As a traditional street style photographer, Schuman found one of the most helpful things in photographing India was how much of life takes place outside, in public spaces — much more so than he sees in Western cultures.

“They get their hair cut outside, a lot of the work they do is outside. It’s still quite a bit different that way. And so, as a street photographer, that also makes it much easier because you have so much more life, so much more subjects and things that you can shoot, by just going out and walking around and being in the environment,” Schuman says.

He had been to India roughly three or four times before deciding to work on a book, which is his fourth. The India book is the first that focuses solely on one place. (For his next books, after he finishes one on men’s wear, he is considering Africa or South America.) He flew all over the country, attending and photographing sporting events, fashion week, music festivals and more.

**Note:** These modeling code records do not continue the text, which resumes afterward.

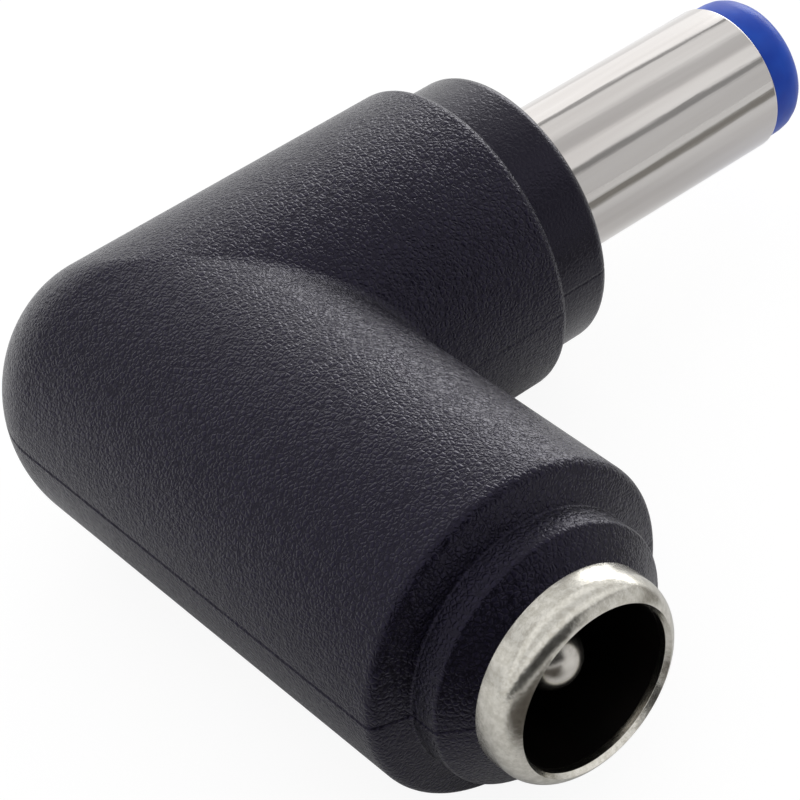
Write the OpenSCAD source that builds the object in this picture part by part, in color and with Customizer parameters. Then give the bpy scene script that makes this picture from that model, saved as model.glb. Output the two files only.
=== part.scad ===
// Right-angle DC power adapter: a 5.5 mm barrel plug on one arm and a 5.5 mm barrel jack on the other,
// wired to each other inside a moulded elbow. Millimetres. The adapter lies on its side, so both arms
// are level: the plug points along +X and the jack opens along -Y. The origin is on the plug's axis,
// in the front face of the plug's collar, which is where the plug seats against its socket.
// Inside the modules, the elbow's own origin is the point where the axes of the two arms cross.

/* [Elbow overmould] */
// Diameter of both round arms
arm_d = 11.3; // [10.6:0.1:13]
// Radius that rounds the outside of the corner, as seen from above
corner_r = 4; // [2.5:0.1:5]
// Length of the plug's arm, from the crossing of the axes to its shoulder
plug_arm_len = 11.3; // [10.8:0.1:16]
// Length of the jack's arm, from the crossing of the axes to the outer edge of its end
jack_arm_len = 15.6; // [14.5:0.1:20]
// Small radius on the outer edge of each arm's end
arm_edge_r = 0.4; // [0.1:0.05:0.8]
// How far the end of the jack's arm slopes forward, from its edge to its collar
jack_end_slope = 0.4; // [0.1:0.05:0.8]
// Wall of the overmould round the inner mould
overmould_wall = 1.45; // [1:0.05:1.6]

/* [Collars] */
// Diameter of the collar round the plug
plug_collar_d = 10; // [8.5:0.1:10.5]
// Length of the collar round the plug
plug_collar_len = 2.4; // [2.3:0.1:4]
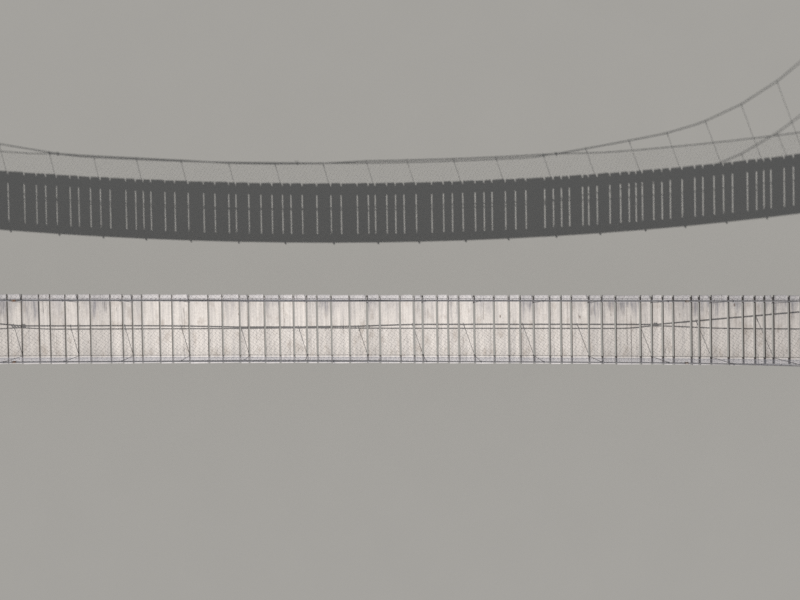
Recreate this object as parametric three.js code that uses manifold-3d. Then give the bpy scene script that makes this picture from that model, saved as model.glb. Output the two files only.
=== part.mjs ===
// Suspension footbridge: a sagging deck of uneven boards on two edge stringers, wire netting
// along both sides, main cables that come down to the netting near midspan, and a timber
// tower and concrete anchor block at each end.
// Millimetres. X runs along the bridge, Y across it and Z up. The origin is on the ground
// below midspan. "West" is the -X end and "north" the +Y side.
import * as THREE from "three";
import { mergeVertices } from "three/addons/utils/BufferGeometryUtils.js";
import Module from "manifold-3d";

const wasm = await Module();
wasm.setup();

// The small space left between two pieces that bear on each other, and the depth by which
// the shapes of one piece run into each other
const JOINT_GAP = 0.4;
const MERGE_DEPTH = 2;

// Line of the deck: the top of the boards hangs in a parabola between the two ends
const MIDSPAN_HEIGHT = 2450;
const SAG_RATE = 5.9e-6;
const DECK_END = 12265;

// Boards, laid across the bridge in a slightly skewed and uneven way
const BOARD_LENGTH = 1184;
const BOARD_THICKNESS = 40;
const BOARD_SKEW = 0.018;
const SKEW_VARIATION = 0.003;
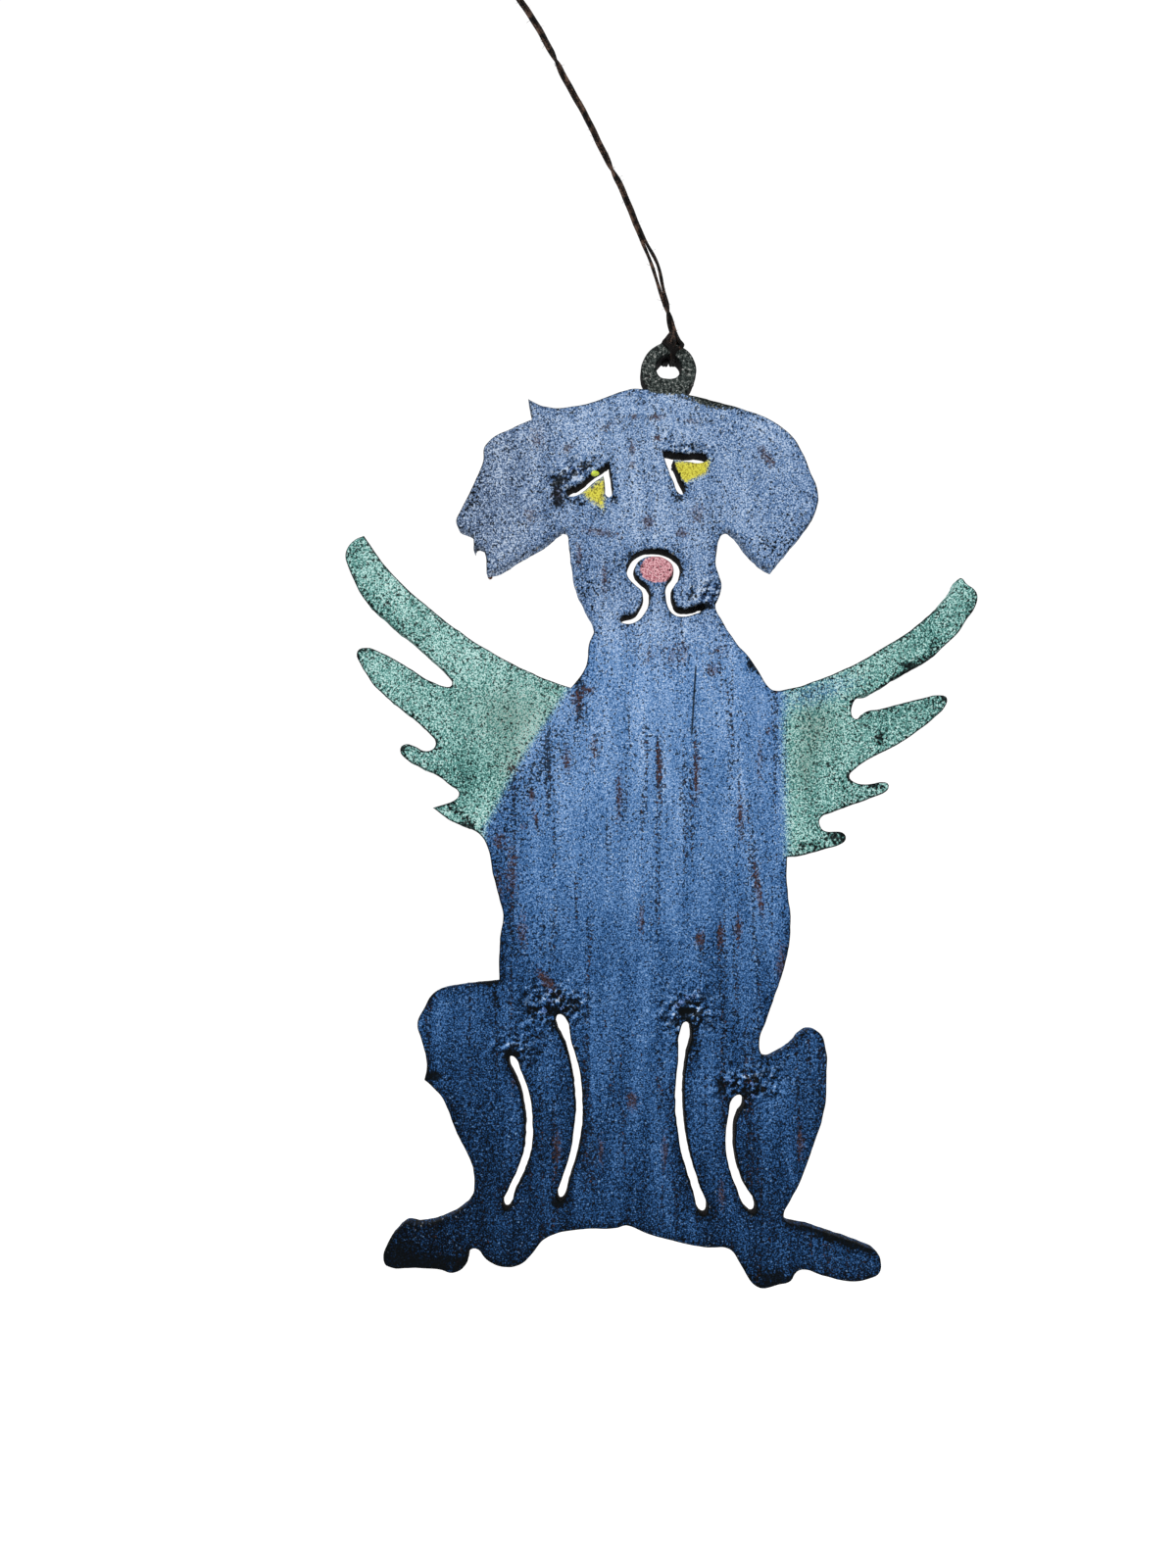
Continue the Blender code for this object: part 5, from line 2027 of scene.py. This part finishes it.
    def build(self, node: Piece) -> None:
        """Makes the plate, and the slag and paint on it.

        Args:
            node: The model's plate.
        """
        edges = self.cut_edges(node)
        LOG.info("cut edges: %s points", [len(edge.points) for edge in edges])
        self.set_insets(edges)
        plate = self.plate(edges, SprayedPlate().material())
        settle(plate, Slot.STEEL, "dog_plate")
        settle(self.spatter(plate, SlagCrust().material()), Slot.STEEL)
        rusty = SlagCrust("rusty_slag", TONES.back[2][1], TONES.back[1][1])
        settle(self.dross(edges, rusty.material()), Slot.STEEL)
        settle(self.droplet(), Slot.STEEL)

    def spatter(self, plate: Piece, material: Material) -> Piece:
        """Beads of slag on the front, thickest round the pierces.

        Args:
            plate: The finished plate, which says where they gather.
            material: Their finish.

        Returns:
            The piece.
        """
        growth = Growth("slag_spatter", density=self.bead_density, size=1.0, detail=3, seed=8)
        gathered = growth.graph.add("GeometryNodeInputNamedAttribute", {"Name": "beads"},
                                    data_type="FLOAT").outputs[0]
        spots = growth.graph.add("GeometryNodeDistributePointsOnFaces", {
            "Mesh": growth.value("Geometry"), "Seed": growth.value("seed"),
            "Density": growth.graph.times(growth.value("density"), gathered)}).outputs[0]
        return growth.bake(plate.data, growth.beads(spots, *self.bead_radii), material)

    def dross(self, edges: list[CutEdge], material: Material) -> Piece:
        """Beads that hang along the back of the cuts.

        Args:
            edges: The cut edges.
            material: The beads' finish.

        Returns:
            The piece.
        """
        points, links = [], []
        for edge in edges:
            ring = edge.moved(-(edge.inset + self.dross_inset))
            links += [(len(points) + i, len(points) + (i + 1) % len(ring))
                      for i in range(len(ring))]
            points += [(x * MM, self.thickness / 2 * MM, z * MM) for x, z in ring]
        mesh = bpy.data.meshes.new("back_edges")
        mesh.from_pydata(points, links, [])
        growth = Growth("back_dross", spacing=self.dross_spacing * MM, size=1.0, detail=2, seed=15)
        graph = growth.graph
        curve = graph.add("GeometryNodeMeshToCurve", {"Mesh": growth.value("Geometry")}).outputs[0]
        spots = graph.add("GeometryNodeCurveToPoints", {
            "Curve": curve, "Length": growth.value("spacing")}, mode="LENGTH").outputs[0]
        patchy = graph.noise(growth.place(), self.dross_patches, 2.0)
        thin = graph.add("GeometryNodeDeleteGeometry", {
            "Geometry": spots, "Selection": graph.math("LESS_THAN", patchy, self.dross_share)},
            domain="POINT").outputs[0]
        return growth.bake(mesh, growth.beads(thin, *self.dross_radii), material)

    def droplet(self) -> Piece:
        """The bead of wet paint that ran into the left eye's cut.

        Returns:
            The piece.
        """
        rings, sides = self.droplet_mesh
        turn, rise = np.meshgrid(round_turn(sides), np.linspace(0.12, math.pi - 0.12, rings))
        bulge = 1 + 0.12 * np.sin(3 * turn + rise)
        ball = np.stack([np.cos(turn) * np.sin(rise) * bulge, np.sin(turn) * np.sin(rise) * bulge,
                         np.cos(rise)], axis=-1).reshape(-1, 3)
        rows = np.arange(len(ball)).reshape(rings, sides)
        faces = [rows[0][::-1].tolist(), rows[-1].tolist()]
        for high, low in zip(rows, rows[1:]):
            faces += np.column_stack([high, low, np.roll(low, -1), np.roll(high, -1)]).tolist()
        points = np.array(self.droplet_at) + ball * np.array(self.droplet_size)
        return MeshMaker.piece("paint_droplet", points, faces, WetPaint().material())


def main() -> None:
    """Builds the object and its studio in order."""
    logging.basicConfig(level=logging.INFO, format="%(message)s")
    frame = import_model()
    Studio().build()
    Twine().build()
    DogPlate().build(frame["nodes"]["dog_plate"])


if __name__ == "__main__":
    main()
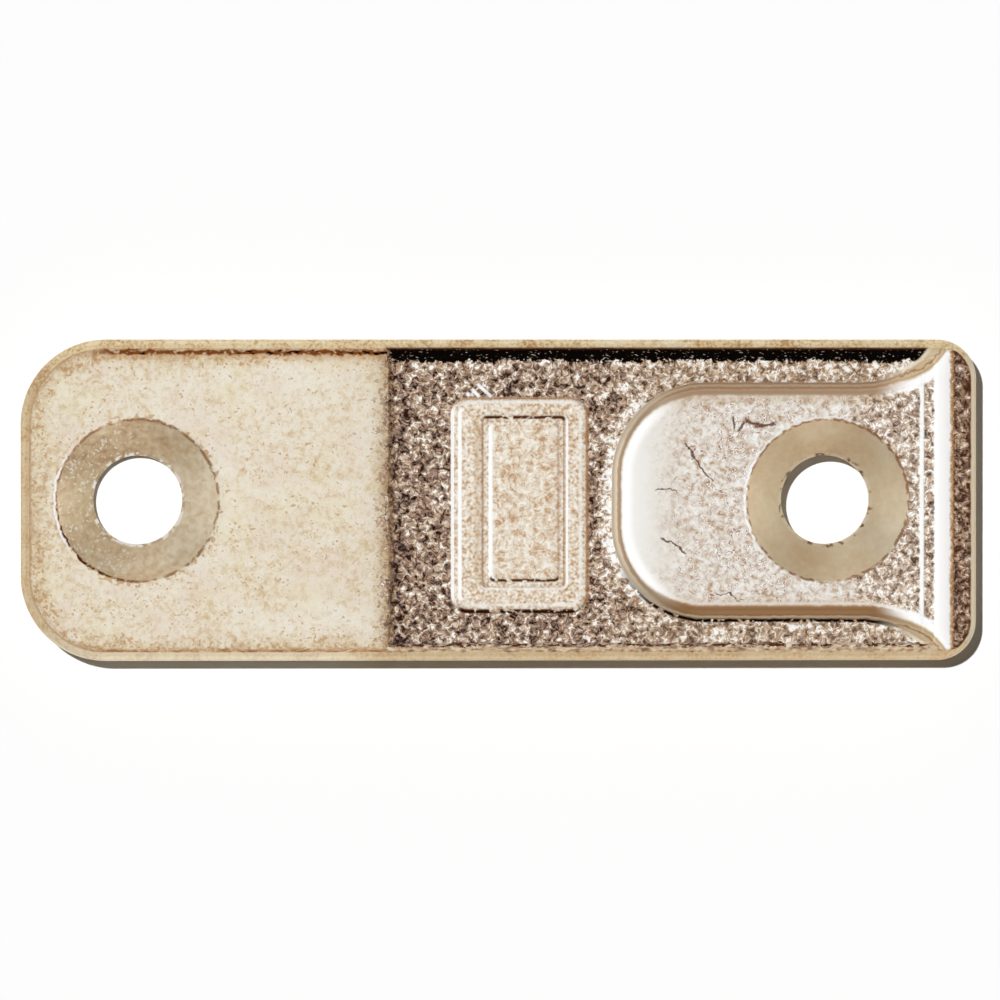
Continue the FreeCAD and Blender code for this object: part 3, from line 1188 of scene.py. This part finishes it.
@dataclass(frozen=True)
class PlatedMetal:
    """The warm, worn plating over rough cast, coined and machined metal, with light and shade of its relief
    painted into the colour in many places.
    """

    plate: StrikePlate
    tones: Palette = Palette()
    name: str = "plated_metal"

    def material(self) -> bpy.types.Material:
        """Builds the plating's material."""
        material = bpy.data.materials.new(self.name)
        sheet = ShaderSheet(material)
        spot = Spot(sheet)
        look = self.ramp(spot)
        look = self.add_land(spot, look)
        look = self.add_cartouche(spot, look)
        look = self.add_pocket(spot, look)
        look = self.add_mouth(spot, look)
        look = self.add_sides(spot, look)
        look = self.add_holes(spot, look)
        look = self.add_scratches(spot, look)
        look = self.add_back(spot, look)
        depth = spot.gauges[Gauge.ROUGH] * 0.014 + 0.001
        relief = {"Strength": 1.0, "Distance": M_PER_MM, "Height": spot.grain[0] * depth}
        inputs = {
            "Base Color": look.colour,
            "Metallic": look.metallic,
            "Roughness": look.roughness,
            "Normal": sheet.node("ShaderNodeBump", {}, relief),
        }
        metal = sheet.node("ShaderNodeBsdfPrincipled", {}, inputs)
        dull = {"Base Color": look.colour, "Roughness": 1.0, "Specular IOR Level": 0.0}
        dirt = sheet.node("ShaderNodeBsdfPrincipled", {}, dull)
        both = sheet.node("ShaderNodeMixShader", {}, {0: look.matt, 1: metal, 2: dirt})
        sheet.add("ShaderNodeOutputMaterial", {}, {"Surface": both})
        return material

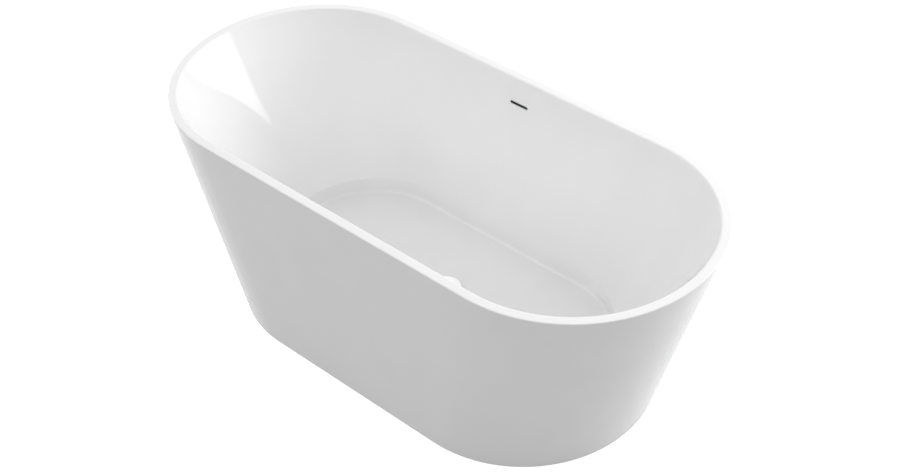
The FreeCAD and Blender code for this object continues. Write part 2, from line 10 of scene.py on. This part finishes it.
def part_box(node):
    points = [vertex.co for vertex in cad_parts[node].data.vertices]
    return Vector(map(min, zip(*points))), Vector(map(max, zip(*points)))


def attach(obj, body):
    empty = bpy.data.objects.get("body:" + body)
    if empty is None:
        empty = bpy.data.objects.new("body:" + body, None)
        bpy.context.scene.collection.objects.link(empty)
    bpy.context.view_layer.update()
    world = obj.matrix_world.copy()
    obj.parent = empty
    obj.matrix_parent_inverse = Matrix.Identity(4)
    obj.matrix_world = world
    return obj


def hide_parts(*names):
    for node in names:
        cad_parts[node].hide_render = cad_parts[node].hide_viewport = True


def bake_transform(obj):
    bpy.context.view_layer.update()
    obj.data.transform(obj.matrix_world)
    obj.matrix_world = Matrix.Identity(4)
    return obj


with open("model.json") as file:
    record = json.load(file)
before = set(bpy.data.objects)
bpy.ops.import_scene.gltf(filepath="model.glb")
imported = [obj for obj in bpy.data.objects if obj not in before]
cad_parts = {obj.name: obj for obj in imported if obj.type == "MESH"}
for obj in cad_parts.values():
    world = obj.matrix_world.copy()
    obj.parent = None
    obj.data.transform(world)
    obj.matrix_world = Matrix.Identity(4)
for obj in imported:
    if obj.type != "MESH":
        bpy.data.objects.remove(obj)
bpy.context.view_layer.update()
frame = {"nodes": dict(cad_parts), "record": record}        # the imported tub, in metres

print("frame loaded:", len(frame["nodes"]), "nodes")

for name in ("Cube", "Light", "Camera"):
    if name in bpy.data.objects:
        bpy.data.objects.remove(bpy.data.objects[name])

mm = 0.001


def srgb(hexColour):
    parts = [int(hexColour[i:i + 2], 16) / 255 for i in (1, 3, 5)]
    linear = [p / 12.92 if p <= 0.04045 else ((p + 0.055) / 1.055) ** 2.4 for p in parts]
    return (*linear, 1.0)


plainWhite = srgb("#FFFFFF")


def addNode(tree, kind, settings=None, links=None):
    # a setting is the node's own property by name, or a socket's value by name or number
    node = tree.nodes.new(kind)
    for key, value in (settings or {}).items():
        if isinstance(key, str) and key not in node.inputs:
            setattr(node, key, value)
        else:
            node.inputs[key].default_value = value
    for key, source in (links or {}).items():
        tree.links.new(source, node.inputs[key])
    return node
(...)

“It was really about just constantly trying to put myself in different situations — and trying to find guides,” he says. “The one thing that we were surprised that was so hard, was finding guides that would take us into areas that are not typical, that people don’t typically want to see.”

Schuman certainly isn’t the first white, Western male to travel to India and photograph people: the result can often lead to an otherization that feeds into cultural tropes.

“Well, I always shot the same way I shoot anywhere else,” he says. “The way I walk around on the street, the people I would choose to shoot, that was very much the same. But for me, I think it really had to be showing the diversity. And a lot of times I think when you look at these books that other photographers have done, they’re beautiful books, but yeah, they are more exotic. They focus a lot on the poverty or the ruralness of it, the backwardness of it. Whereas the India that I experienced from the very beginning was much more modern. So for me, it was making sure that I had the right balance between these people I was meeting that were either in fashion or in media or whatever kind of job they had in the cities, but then also going to the more rural areas and trying to create a balance between those two.

“As a photographer from the outside and from the West, I really tried to not judge and not try to push it too much one way or the other. I had no story to tell. That’s why it’s not done geographically. It’s still done to share the experience of what I had seen.”